▶ _Given data_:

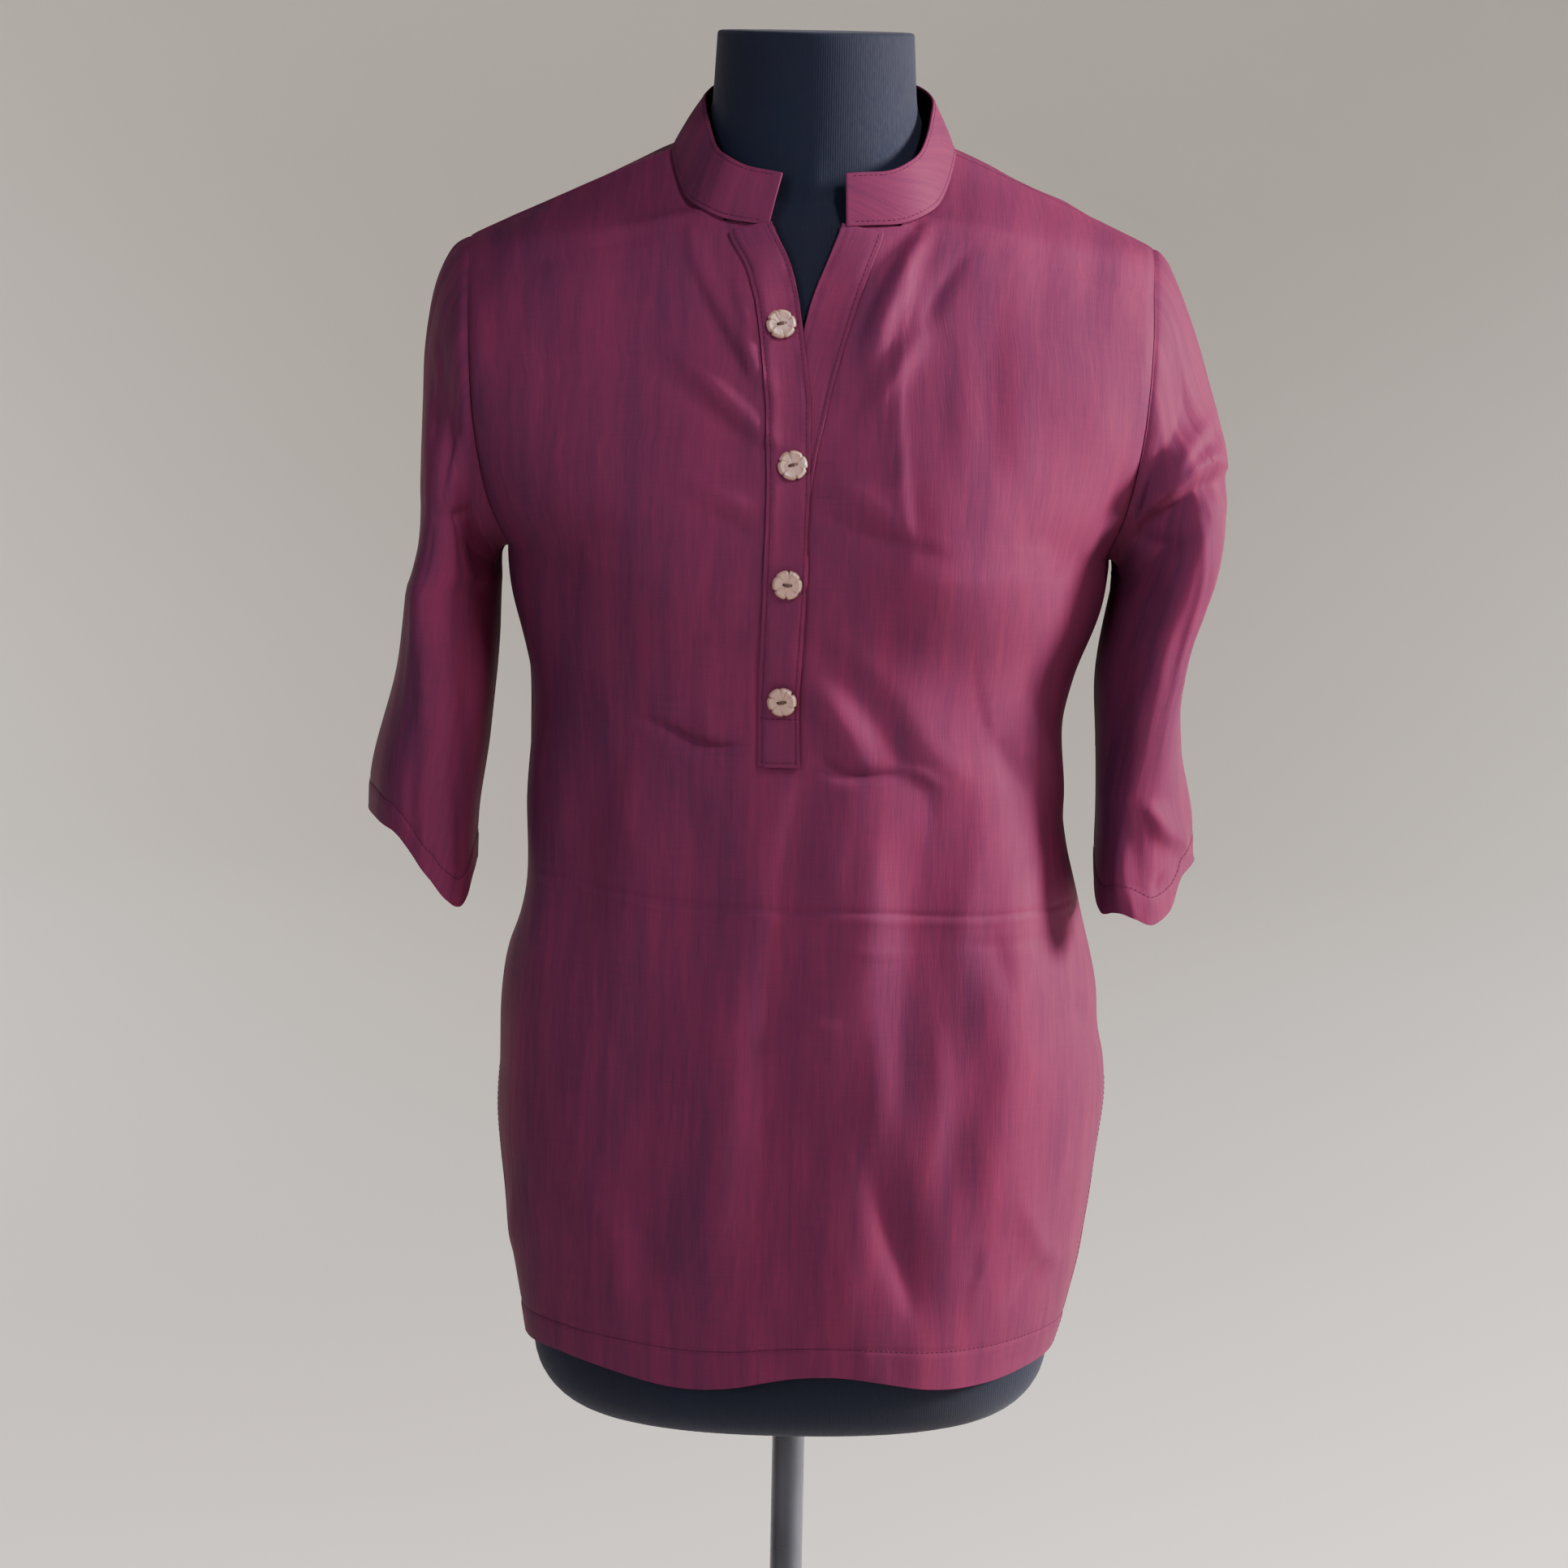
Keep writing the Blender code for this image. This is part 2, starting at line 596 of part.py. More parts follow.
def make_button(name, x, z, stuff, collection):
    """A notched disc with two sewing holes, its flat back just off the upper strip."""
    steps = BUTTON_NOTCHES * 6
    profile = ((0.90, 0.0), (1.0, 0.30), (1.0, 0.62), (0.84, 1.0))
    v = row_of_height(z)
    lift = CLOTH + OVER_LIFT + PLACKET
    reach = 0.95 * BUTTON_RADIUS
    spots = {}
    for i in (-1, 0, 1):
        for j in (-1, 0, 1):
            spots[i, j] = on_panel(FRONT, x + i * reach, row_of_height(z + j * reach), lift)
    across = (spots[1, 0] - spots[-1, 0]).normalized()
    up = spots[0, 1] - spots[0, -1]
    out = across.cross(up).normalized()
    up = out.cross(across)
    seat = max((spot - spots[0, 0]).dot(out) for spot in spots.values())
    centre = spots[0, 0] + out * (seat + 1.5 * GAP)
    work = bmesh.new()
    rings = []
    for share, height in profile:
        ring = []
        for i in range(steps):
            angle = 2 * math.pi * i / steps
            radius = BUTTON_RADIUS - NOTCH_DEPTH * max(0.0, -math.cos(BUTTON_NOTCHES * angle)) ** 3
            spot = centre + across * (radius * share * math.cos(angle))
            spot += up * (radius * share * math.sin(angle)) + out * (BUTTON_THICK * height)
            ring.append(work.verts.new(spot))
        rings.append(ring)
    for low, high in zip(rings, rings[1:]):
        for i in range(steps):
            k = (i + 1) % steps
            work.faces.new((low[i], low[k], high[k], high[i]))
    work.faces.new(rings[0][::-1])
    work.faces.new(rings[-1])
    mesh = bpy.data.meshes.new(name)
    work.to_mesh(mesh)
    work.free()
    mesh.materials.append(stuff)
    made = bpy.data.objects.new(name, mesh)
    collection.objects.link(made)
    for place in (-0.5, 0.5):
        add_hole(made, centre + across * (HOLE_SPACING * place), out)
    mesh.shade_smooth()
    mesh.set_sharp_from_angle(angle=math.radians(40))
    return made


def add_hole(button, spot, out):
    """Cut one sewing hole through a button."""
    work = bmesh.new()
    bmesh.ops.create_cone(work, cap_ends=True, segments=10, radius1=HOLE_RADIUS,
                          radius2=HOLE_RADIUS, depth=4 * BUTTON_THICK)
    mesh = bpy.data.meshes.new("hole")
    work.to_mesh(mesh)
    work.free()
    cutter = bpy.data.objects.new("hole", mesh)
    bpy.data.collections["cutters"].objects.link(cutter)
    cutter.location = spot
    cutter.rotation_mode = "QUATERNION"
    cutter.rotation_quaternion = out.to_track_quat("Z", "Y")
    cutter.hide_render = True
    cutter.display_type = "WIRE"
    cut = button.modifiers.new("hole", "BOOLEAN")
    cut.operation = "DIFFERENCE"
    cut.object = cutter


def form_half(face, side):
    """Grid of a quarter of the form's skin, from the lowest level to the shoulder."""
    rows = spaced(0.0, UNDERARM, 13) + spaced(UNDERARM, NECK_ROW, 6)[1:] + \
        spaced(NECK_ROW, TOP, 5)[1:]
    return [[skin(face, side, u, v) for u in spaced(0.0, 1.0, FORM_COLUMNS)] for v in rows]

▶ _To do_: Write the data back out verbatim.

▶ _Right answer_:
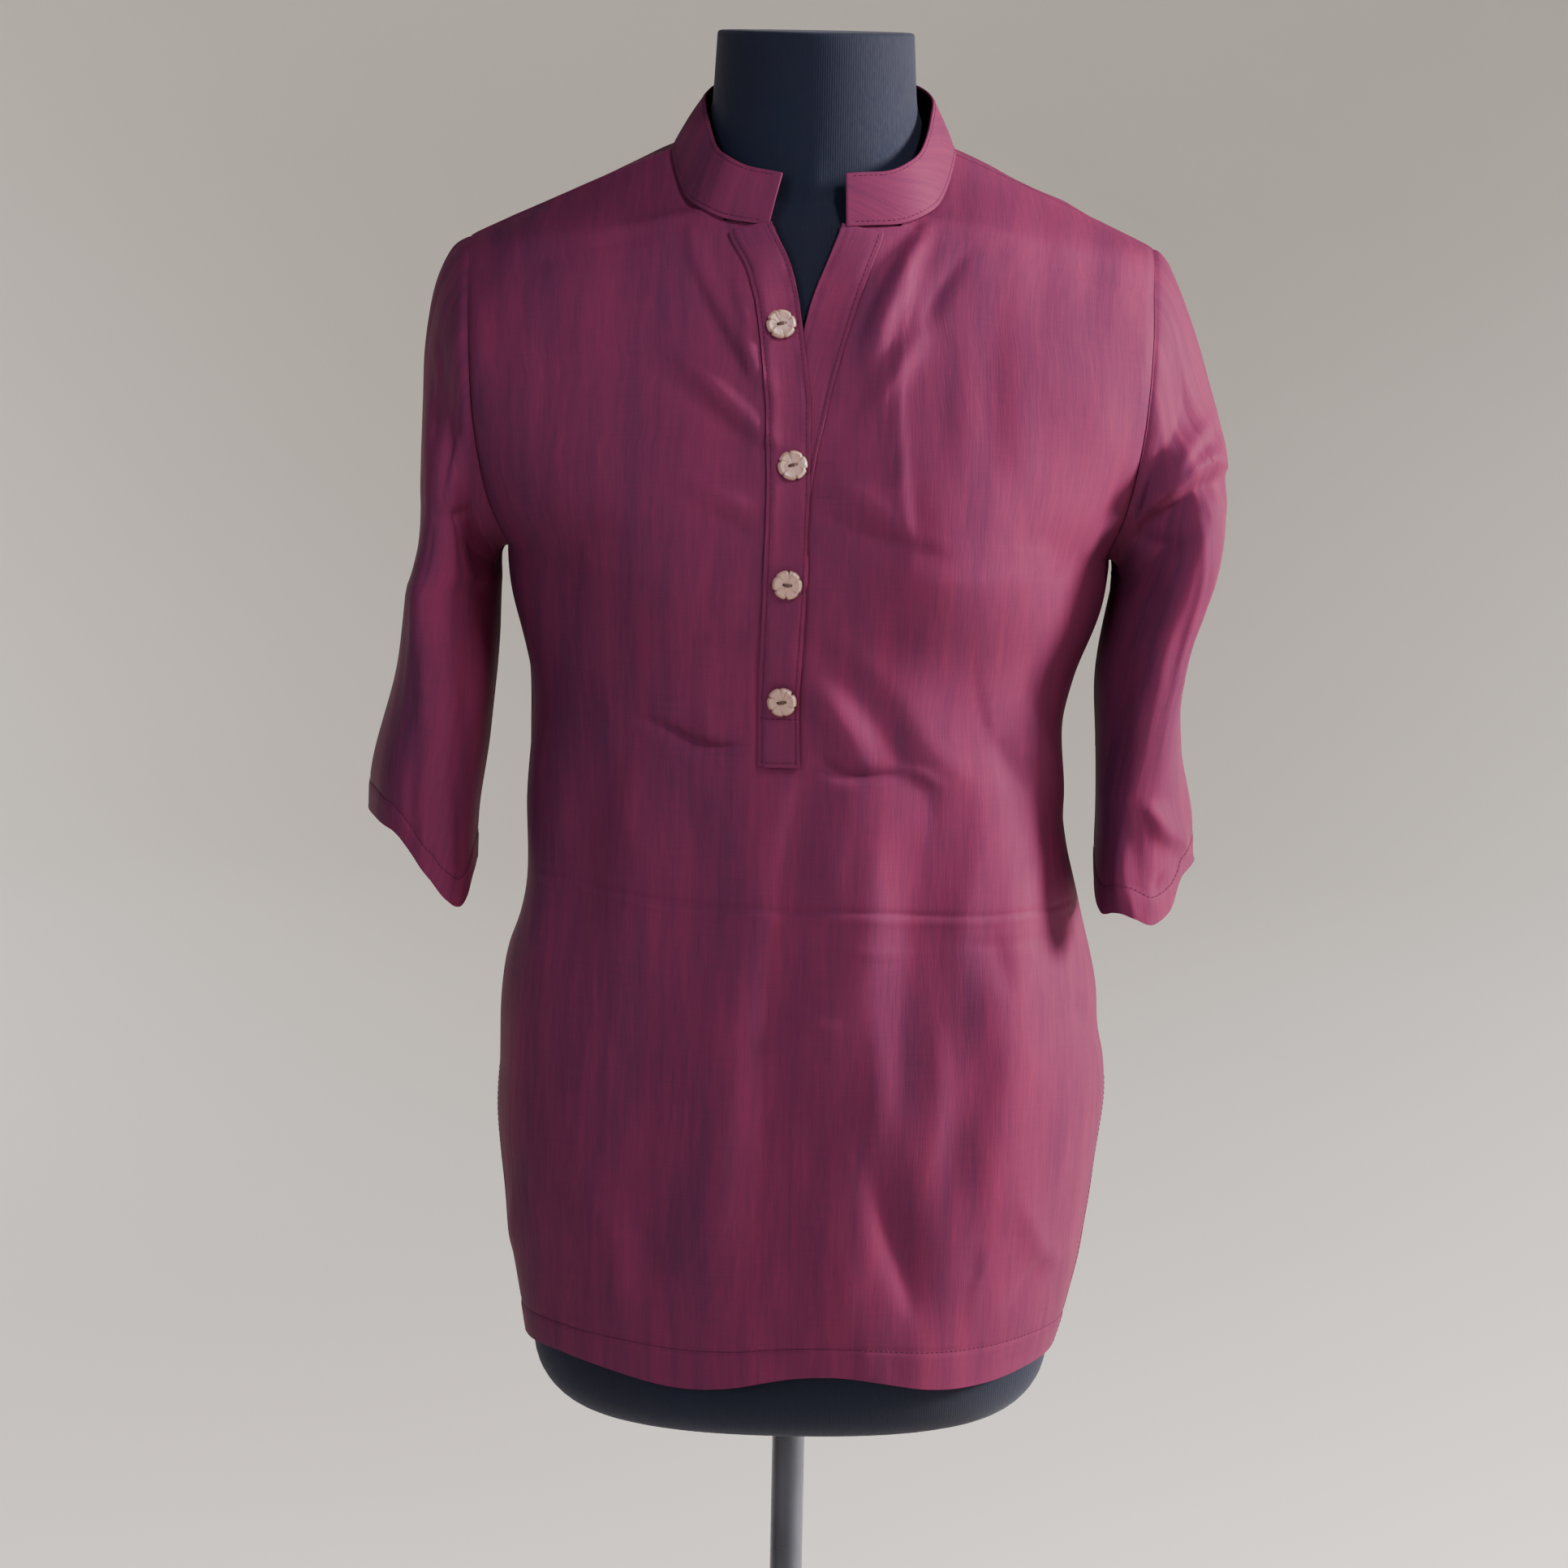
Keep writing the Blender code for this image. This is part 2, starting at line 596 of part.py. More parts follow.
def make_button(name, x, z, stuff, collection):
    """A notched disc with two sewing holes, its flat back just off the upper strip."""
    steps = BUTTON_NOTCHES * 6
    profile = ((0.90, 0.0), (1.0, 0.30), (1.0, 0.62), (0.84, 1.0))
    v = row_of_height(z)
    lift = CLOTH + OVER_LIFT + PLACKET
    reach = 0.95 * BUTTON_RADIUS
    spots = {}
    for i in (-1, 0, 1):
        for j in (-1, 0, 1):
            spots[i, j] = on_panel(FRONT, x + i * reach, row_of_height(z + j * reach), lift)
    across = (spots[1, 0] - spots[-1, 0]).normalized()
    up = spots[0, 1] - spots[0, -1]
    out = across.cross(up).normalized()
    up = out.cross(across)
    seat = max((spot - spots[0, 0]).dot(out) for spot in spots.values())
    centre = spots[0, 0] + out * (seat + 1.5 * GAP)
    work = bmesh.new()
    rings = []
    for share, height in profile:
        ring = []
        for i in range(steps):
            angle = 2 * math.pi * i / steps
            radius = BUTTON_RADIUS - NOTCH_DEPTH * max(0.0, -math.cos(BUTTON_NOTCHES * angle)) ** 3
            spot = centre + across * (radius * share * math.cos(angle))
            spot += up * (radius * share * math.sin(angle)) + out * (BUTTON_THICK * height)
            ring.append(work.verts.new(spot))
        rings.append(ring)
    for low, high in zip(rings, rings[1:]):
        for i in range(steps):
            k = (i + 1) % steps
            work.faces.new((low[i], low[k], high[k], high[i]))
    work.faces.new(rings[0][::-1])
    work.faces.new(rings[-1])
    mesh = bpy.data.meshes.new(name)
    work.to_mesh(mesh)
    work.free()
    mesh.materials.append(stuff)
    made = bpy.data.objects.new(name, mesh)
    collection.objects.link(made)
    for place in (-0.5, 0.5):
        add_hole(made, centre + across * (HOLE_SPACING * place), out)
    mesh.shade_smooth()
    mesh.set_sharp_from_angle(angle=math.radians(40))
    return made


def add_hole(button, spot, out):
    """Cut one sewing hole through a button."""
    work = bmesh.new()
    bmesh.ops.create_cone(work, cap_ends=True, segments=10, radius1=HOLE_RADIUS,
                          radius2=HOLE_RADIUS, depth=4 * BUTTON_THICK)
    mesh = bpy.data.meshes.new("hole")
    work.to_mesh(mesh)
    work.free()
    cutter = bpy.data.objects.new("hole", mesh)
    bpy.data.collections["cutters"].objects.link(cutter)
    cutter.location = spot
    cutter.rotation_mode = "QUATERNION"
    cutter.rotation_quaternion = out.to_track_quat("Z", "Y")
    cutter.hide_render = True
    cutter.display_type = "WIRE"
    cut = button.modifiers.new("hole", "BOOLEAN")
    cut.operation = "DIFFERENCE"
    cut.object = cutter


def form_half(face, side):
    """Grid of a quarter of the form's skin, from the lowest level to the shoulder."""
    rows = spaced(0.0, UNDERARM, 13) + spaced(UNDERARM, NECK_ROW, 6)[1:] + \
        spaced(NECK_ROW, TOP, 5)[1:]
    return [[skin(face, side, u, v) for u in spaced(0.0, 1.0, FORM_COLUMNS)] for v in rows]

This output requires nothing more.